--- start EXERCISE DATA ---

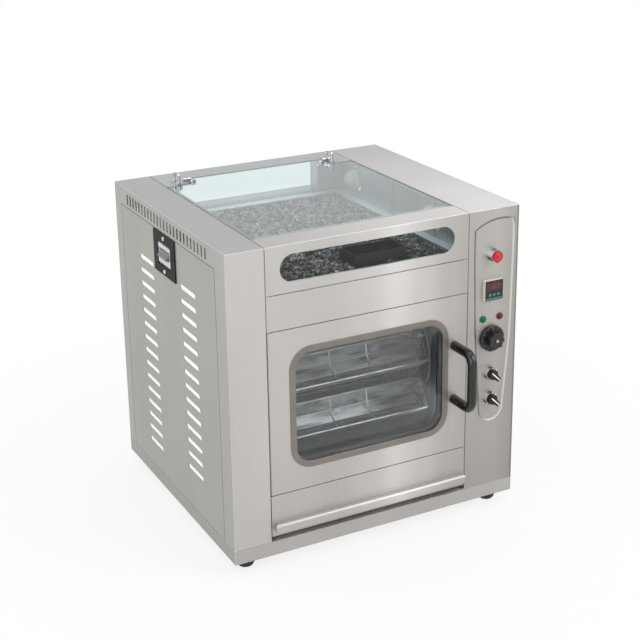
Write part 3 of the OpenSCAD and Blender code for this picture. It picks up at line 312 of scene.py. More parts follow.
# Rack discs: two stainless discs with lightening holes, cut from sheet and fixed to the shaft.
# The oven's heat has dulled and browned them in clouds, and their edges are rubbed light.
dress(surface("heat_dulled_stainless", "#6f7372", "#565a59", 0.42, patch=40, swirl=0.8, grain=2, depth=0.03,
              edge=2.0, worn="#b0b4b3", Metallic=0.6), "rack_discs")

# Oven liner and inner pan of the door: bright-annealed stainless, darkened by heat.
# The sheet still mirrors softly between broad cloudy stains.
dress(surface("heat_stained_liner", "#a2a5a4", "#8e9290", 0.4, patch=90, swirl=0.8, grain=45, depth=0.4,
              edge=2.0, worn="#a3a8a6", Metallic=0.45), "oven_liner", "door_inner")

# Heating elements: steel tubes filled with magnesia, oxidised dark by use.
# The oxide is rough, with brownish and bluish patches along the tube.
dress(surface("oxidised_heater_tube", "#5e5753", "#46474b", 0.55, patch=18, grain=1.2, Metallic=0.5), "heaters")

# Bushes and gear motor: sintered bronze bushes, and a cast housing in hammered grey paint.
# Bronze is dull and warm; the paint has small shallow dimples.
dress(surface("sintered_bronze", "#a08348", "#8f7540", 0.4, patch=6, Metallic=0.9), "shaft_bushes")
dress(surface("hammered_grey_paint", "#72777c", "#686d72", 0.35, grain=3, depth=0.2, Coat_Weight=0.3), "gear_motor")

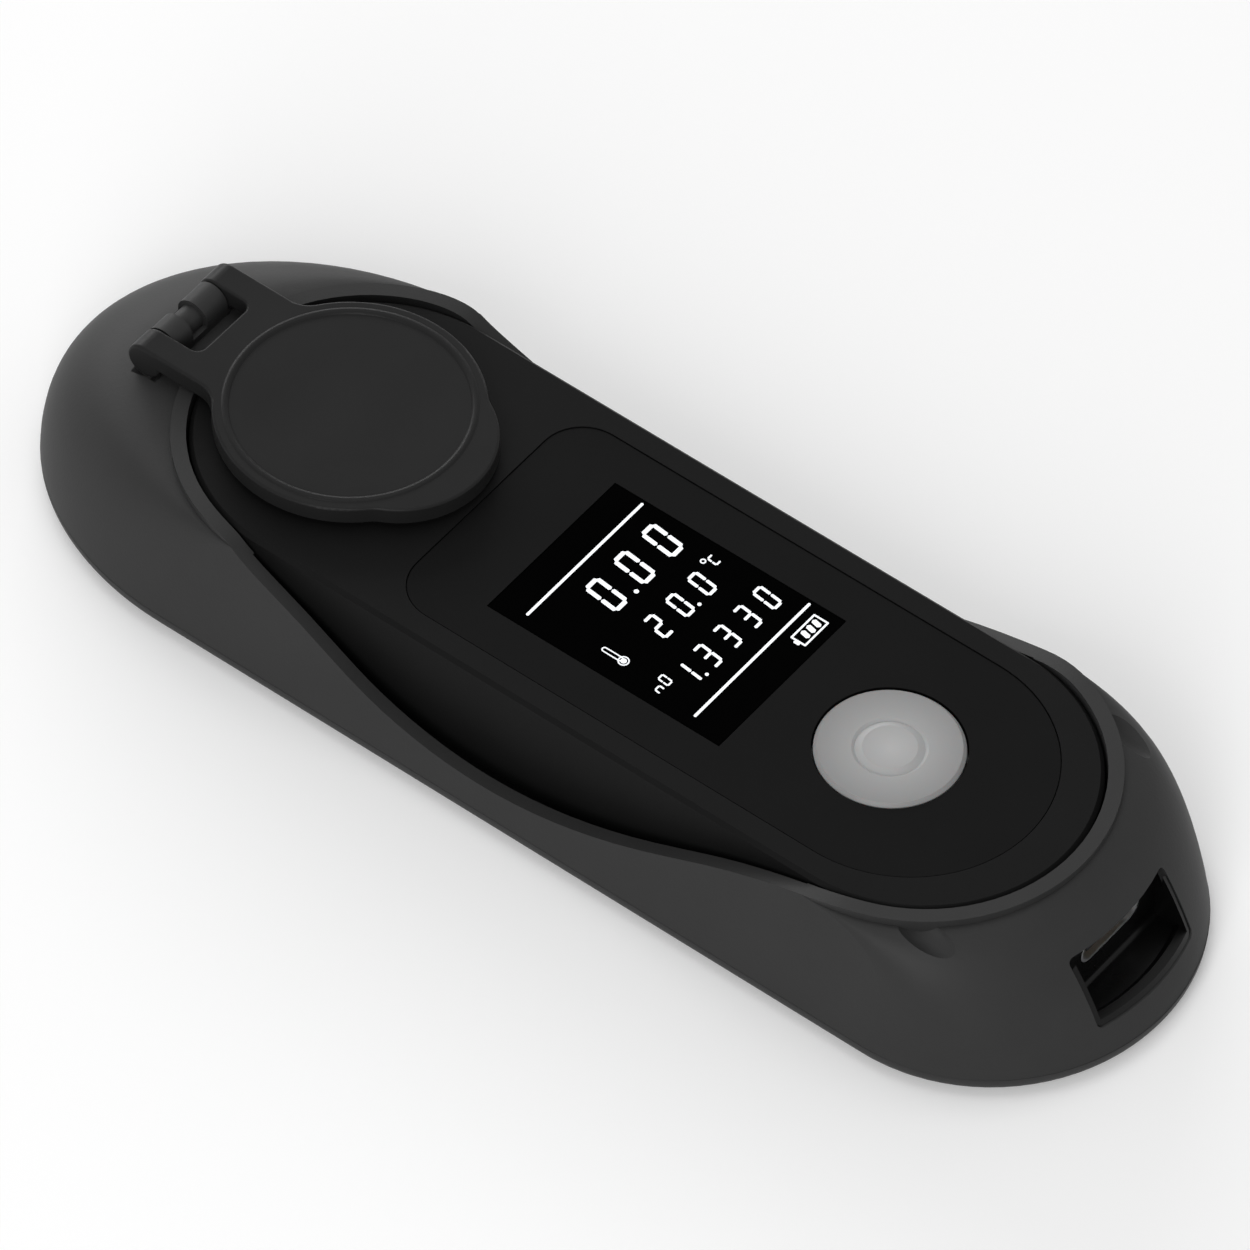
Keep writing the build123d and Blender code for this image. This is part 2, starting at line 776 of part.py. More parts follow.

--- end EXERCISE DATA ---

[WHAT NEEDS TO BE DONE]: Would you reproduce the material above in full, exactly as given?

[SOLUTION BELOW]:
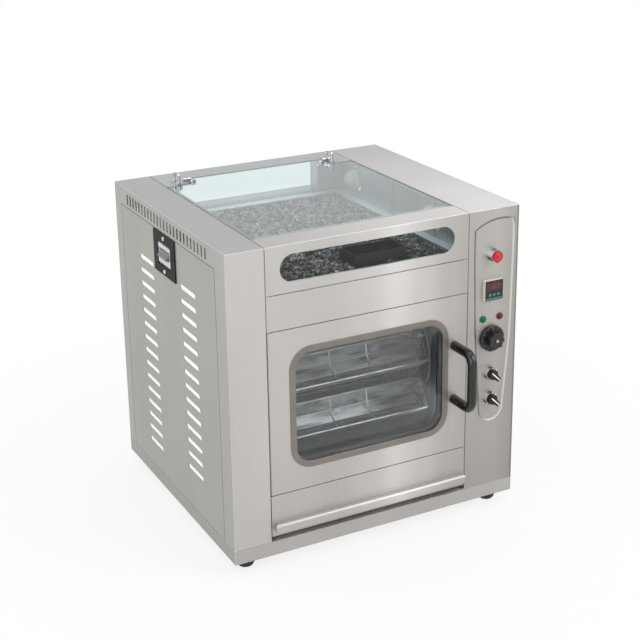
Write part 3 of the OpenSCAD and Blender code for this picture. It picks up at line 312 of scene.py. More parts follow.
# Rack discs: two stainless discs with lightening holes, cut from sheet and fixed to the shaft.
# The oven's heat has dulled and browned them in clouds, and their edges are rubbed light.
dress(surface("heat_dulled_stainless", "#6f7372", "#565a59", 0.42, patch=40, swirl=0.8, grain=2, depth=0.03,
              edge=2.0, worn="#b0b4b3", Metallic=0.6), "rack_discs")

# Oven liner and inner pan of the door: bright-annealed stainless, darkened by heat.
# The sheet still mirrors softly between broad cloudy stains.
dress(surface("heat_stained_liner", "#a2a5a4", "#8e9290", 0.4, patch=90, swirl=0.8, grain=45, depth=0.4,
              edge=2.0, worn="#a3a8a6", Metallic=0.45), "oven_liner", "door_inner")

# Heating elements: steel tubes filled with magnesia, oxidised dark by use.
# The oxide is rough, with brownish and bluish patches along the tube.
dress(surface("oxidised_heater_tube", "#5e5753", "#46474b", 0.55, patch=18, grain=1.2, Metallic=0.5), "heaters")

# Bushes and gear motor: sintered bronze bushes, and a cast housing in hammered grey paint.
# Bronze is dull and warm; the paint has small shallow dimples.
dress(surface("sintered_bronze", "#a08348", "#8f7540", 0.4, patch=6, Metallic=0.9), "shaft_bushes")
dress(surface("hammered_grey_paint", "#72777c", "#686d72", 0.35, grain=3, depth=0.2, Coat_Weight=0.3), "gear_motor")

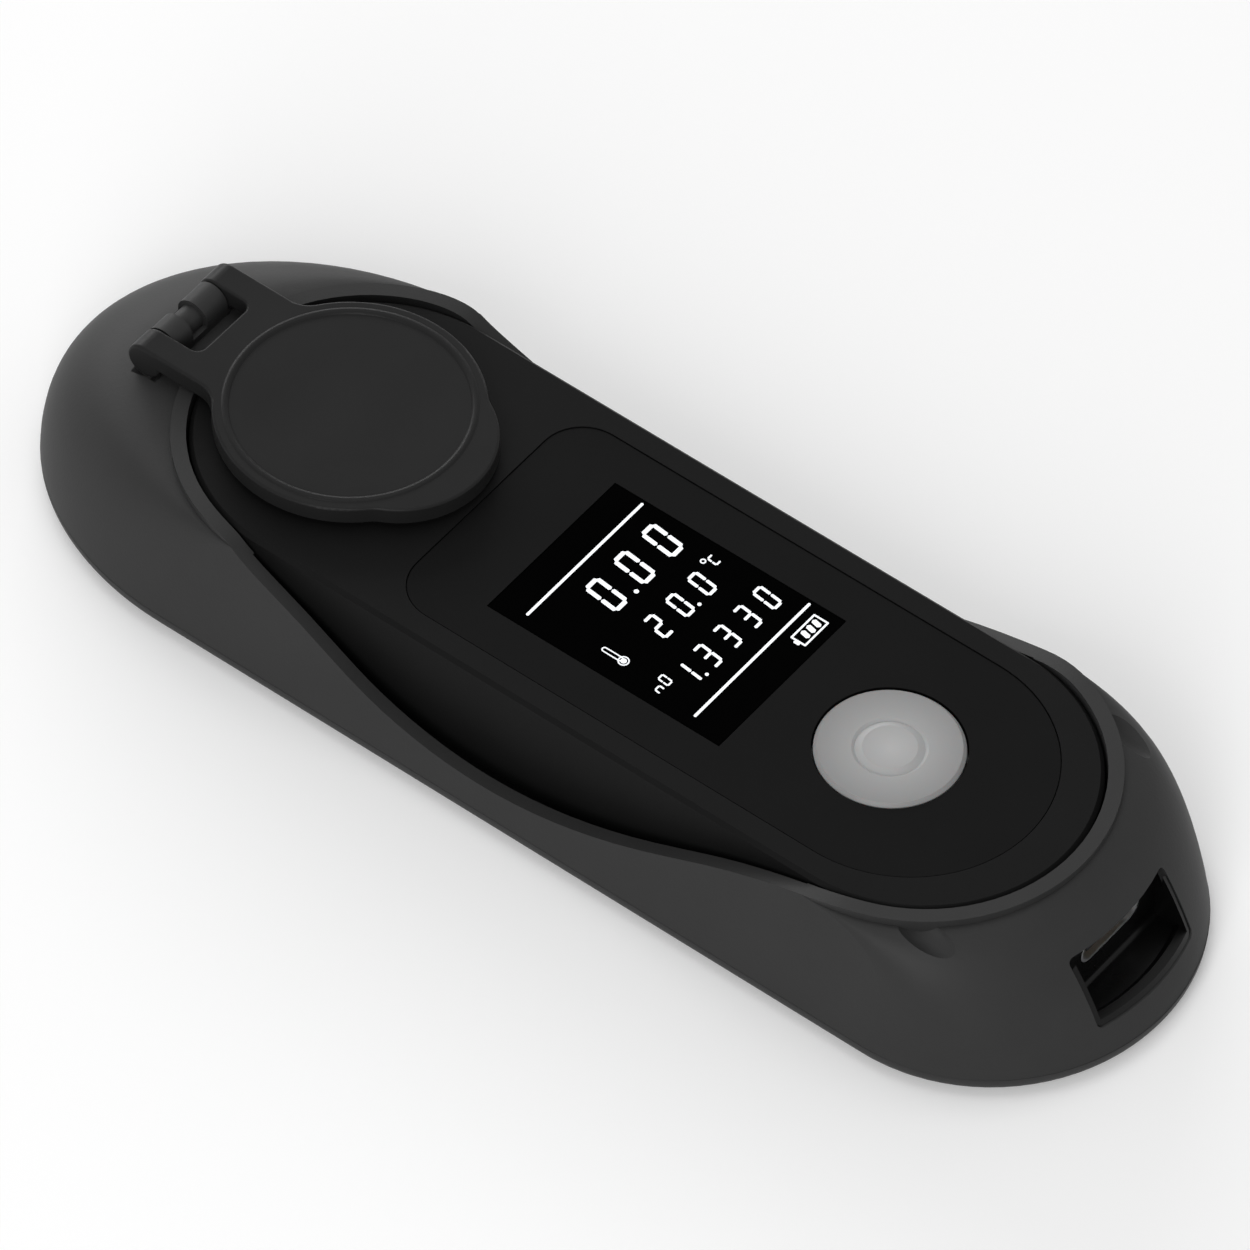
Keep writing the build123d and Blender code for this image. This is part 2, starting at line 776 of part.py. More parts follow.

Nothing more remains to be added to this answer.